A truth. Year after year, Best Supporting Actor is the category with which we have the most disagreement with Oscar. Before our hearts are broken anew this impending season we wanted to celebrate the decade that's nearly behind us. We tend to view it Best Supporting Actor as the category wherein the Academy acting branch is at their absolute laziest each year, though we've never quite figured out why so much of their laziness funnels into this category ("whoever's in a best picture! YOU")
Today, for fun, a grumpy what-coulda-been list celebrating ten performances that rank among the best supporting work this decade...
10 BEST SUPPORTING ACTOR PERFORMANCES OF THE '10s
THAT WERE NOT OSCAR NOMINATED
10 Tracy Letts, Lady Bird
Oscar nominees he was superior to that year: All but Willem Dafoe in The Florida Project
Want to buy him all the "World's Greatest Dad" mugs for this performance. This kind of warm performance easily finds a home in Supporting Actress but "Supportive" fathers are a no go for voters for reasons we've never been able to ascertain apart from basic toxic masculinity... and that being supportive is just not considered an interesting or valuable thing in a male role...
09 Oscar Isaac, Ex Machina
Oscar nominees he was superior to that year: ALL though we'd hear arguments for the two frontrunners
Mad scientist filtered through hedonistic oversexed isolation. Inspired and riveting throughout.
08 Samuel L Jackson, Django Unchained
Oscar nominees he was superior to that year: All but Tommy Lee Jones in Lincoln
Number one reason we hate category fraud: It prevents worthy actual supporting performances from getting their just due recognition. Waltz had no business drawing attention away from the film's best performance: Jackson was running circles around everyone in this film and what's more he wasn't repeating himself (like Waltz) or hamming it up against type (like Leo), but finding fresh satiric inspiration in his longtime collaborators problematic epic.
07 Alden Ehrenreich, Hail Caesar (2016)
Oscar nominees he was superior to that year: All but Mahershala Ali, Moonlight
A star-is-born moment and yet somehow it didn't take? Would that i t'were so simple to become a star with a performance about becoming a star that's this savvy and charismatic.
06 Lakeith Stanfield, Short Term 12
Oscar nominees he was superior to that year: All but Cooper and Fassbender
Nearly everyone in this great indie went on to much bigger careers but we're so proud to have been in on all of them at the ground floor, particularly Lakeith Stanfield. This incredibly raw and wounded performance of a teenager about to enter the real world after growing up in the system, aimed straight for the heart but without the soggy weight of sentimentality.

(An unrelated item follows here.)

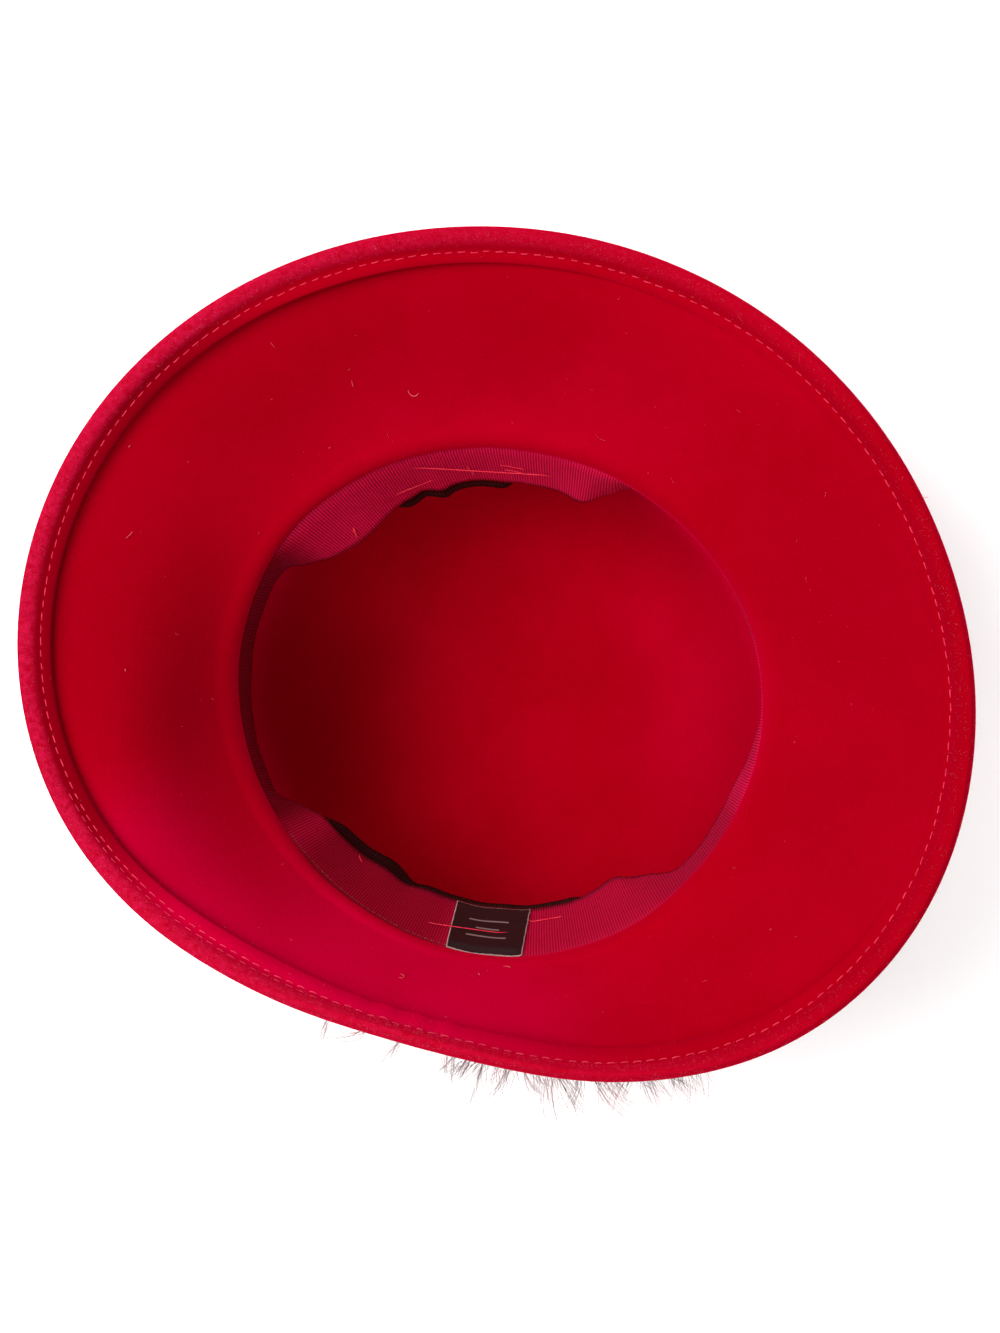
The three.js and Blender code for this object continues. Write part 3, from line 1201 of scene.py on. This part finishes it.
@dataclass
class ThroatRibbon:
    """How the ribbons at the throat lie: a surface by bearing and depth."""

    form: HatForm
    width: float = 30.0
    top: float = 5.0
    band_thickness: float = 0.8
    tape_thickness: float = 0.5
    tape_gap: float = 0.5
    clearance: float = 0.3
    top_flare: float = 1.1
    tape_top: float = 8.0
    hug_share: float = 0.75
    hug_lean: float = 6.0

    def lean(self, bearing: Array) -> Array:
        """How far the ribbons lean in off the wall, in degrees."""
        return sum(turn.adds(bearing) for turn in BAND_TURNS)

    def depth(self, bearing: Array, down: Array) -> Array:
        """How far below the throat a place lies, less where the ribbon leans."""
        return self.top + (down - self.top) * np.cos(np.radians(self.lean(bearing)))

    def radius(self, bearing: Array, down: Array) -> Array:
        """Plan radius of the sweatband's middle, some way down the ribbon.

        The throat less what lies behind the band, out where it hugs the bulging wall, in
        where it leans, in again at each ruffle, which grows with the way down squared, and
        out to the felt that it is sewn to at its top.

        Args:
            bearing: degrees round the head.
            down: millimetres down the ribbon from the throat.

        Returns:
            Plan radius in millimetres.
        """
        inset = self.clearance + self.tape_thickness + self.tape_gap + self.band_thickness / 2
        lean = self.lean(bearing)
        away = down - self.top
        hug = np.maximum(0.0, 1 - lean / self.hug_lean)
        share = away / self.width
        at_top = self.form.wall_widen(np.asarray(self.top))
        hugged = self.form.wall_widen(self.depth(bearing, down)) - at_top
        push = away * np.sin(np.radians(lean)) - self.hug_share * hug * hugged
        for ruffle in BAND_RUFFLES:
            x = turn_between(bearing, ruffle.bearing) / ruffle.spread
            push = push + ruffle.push * np.exp(-x * x) * share * share
        a = np.radians(bearing)
        ripple = 0.25 * np.sin(23 * a + 1) * np.sin(7 * a) * share
        sewn = self.top_flare * (1 - ease((down - self.top) / 4.0))
        return self.form.column("throat", bearing) + at_top - inset - push - ripple + sewn

    def point(self, bearing: Array, down: Array, inwards: Array | float) -> Array:
        """A point off the sweatband's middle, towards the hollow."""
        radius = self.radius(bearing, down) - inwards
        return place(bearing, radius, self.form.throat_height - self.depth(bearing, down))

    def loop(
        self,
        name: str,
        slot: Slot,
        finish: RibbonFinish,
        inwards: float,
        thickness: float,
        rows: tuple[float, Array | float],
        rib_rise: float,
        samples: int,
    ) -> bpy.types.Object:
        """A ribbon all round the throat, with real ribs across its width.

        Args:
            name: the piece's name.
            slot: the record's slot.
            finish: its material.
            inwards: how far its middle lies inside the sweatband's.
            thickness: the ribbon's thickness.
            rows: how far down the ribbon's top and its free edge lie, the second by degree.
            rib_rise: how far a rib stands up.
            samples: points along each rib.

        Returns:
            The piece.
        """
        length = 2 * math.pi * float(np.mean(self.form.column("throat", np.arange(360.0))))
        ribs = round(length / finish.pitch)
        columns = ribs * samples
        bearing = (np.arange(columns) * 360 / columns)[None, :]
        top, bottom = rows[0], np.interp(bearing, np.arange(360.0), rows[1], period=360)
        share = np.linspace(0, 1, 11)[:, None]
        down = top + (bottom - top) * share
        curled = inwards + 0.35 * np.maximum(down - self.top - self.width, 0)
        rib = rib_rise * np.cos(2 * math.pi * np.arange(columns) / samples)[None, :]
        inside = self.point(bearing, down, curled + thickness / 2 + rib)
        outside = self.point(bearing, down[::-1], curled[::-1] - thickness / 2 + rib * 0.5)
        points = np.concatenate([inside, outside])
        number = len(points)
        cells = grid_quads(number, columns, True, True)
        numbers = quad_numbers(cells, number, columns)
        across = np.concatenate([share, share[::-1]])[:, 0] * self.width
        u = cells[..., 1] * finish.pitch / samples
        v = across[cells[..., 0] % number]
        parts = MeshParts()
        parts.add(points, [numbers], [np.stack([u, v], -1).reshape(-1, 2)])
        piece = parts.build(name, finish.make(), slot)
        # Painted shade: how far the ribbon is darkened and dulled at each bearing.
        ribbon_painted_shade = sum(turn.adds(bearing) for turn in BAND_PAINTED_SHADE)
        set_share(piece, "ribbon_painted_shade", np.minimum(ribbon_painted_shade, 1) * np.ones((number, 1)))
        return piece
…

05 Brad Pitt, The Tree of Life (2011)
Oscar nominees he was superior to that year: All but Christopher Plummer, Beginners
Every once in a while Oscar voters notice the well worn soulfullness just milimieters below the surface of that perfect movie star face. But they should do that more often.
04 James Franco, Spring Breakers
Oscar nominees he was superior to that year: All but Cooper and Fassbender
Though his worst impulses have long since caught up with him, we shouldn't rewrite history and pretend he was never inspired. "Look at mah shiit!"
03 Ralph Fiennes, A Bigger Splash (2016)
Oscar nominees he was superior to that year: ALL
Fiennes is in that special small category of actors that is hampered by being brilliant too frequently. It's obviously taken for granted by Hollywood rather than celebrated. That he only has two Oscar nominations is an outright embarrassment (for the Academy not for him) when he should have already won twice (Grand Budapest Hotel and Schindler's List). In A Bigger Splash he played against type, subverting his usual restraint for a balls out charisma/exasperation of a man who is always "on"
02 Michael Fassbender, Prometheus (2012)
Oscar nominees he was superior to that year: ALL
Where can we buy a David8 model? No price is too high.
01 Matthew McConaughey, Magic Mike (2012)
Oscar nominees he was superior to that year: ALL
His all time greatest performance and so easily awardable, too, in all the traditional ways. But for the ass-shaking and selfsploitation, that is. If only the Academy hadn't been so stuffy, nominating five men who'd already won, all doing less than career best (though Tommy Lee Jones was fab). McConaughey won the Oscar the very next year so we just pretend it was for this incredible star turn instead.
See any patterns here? What made these performances so tough for voters to see the worth in?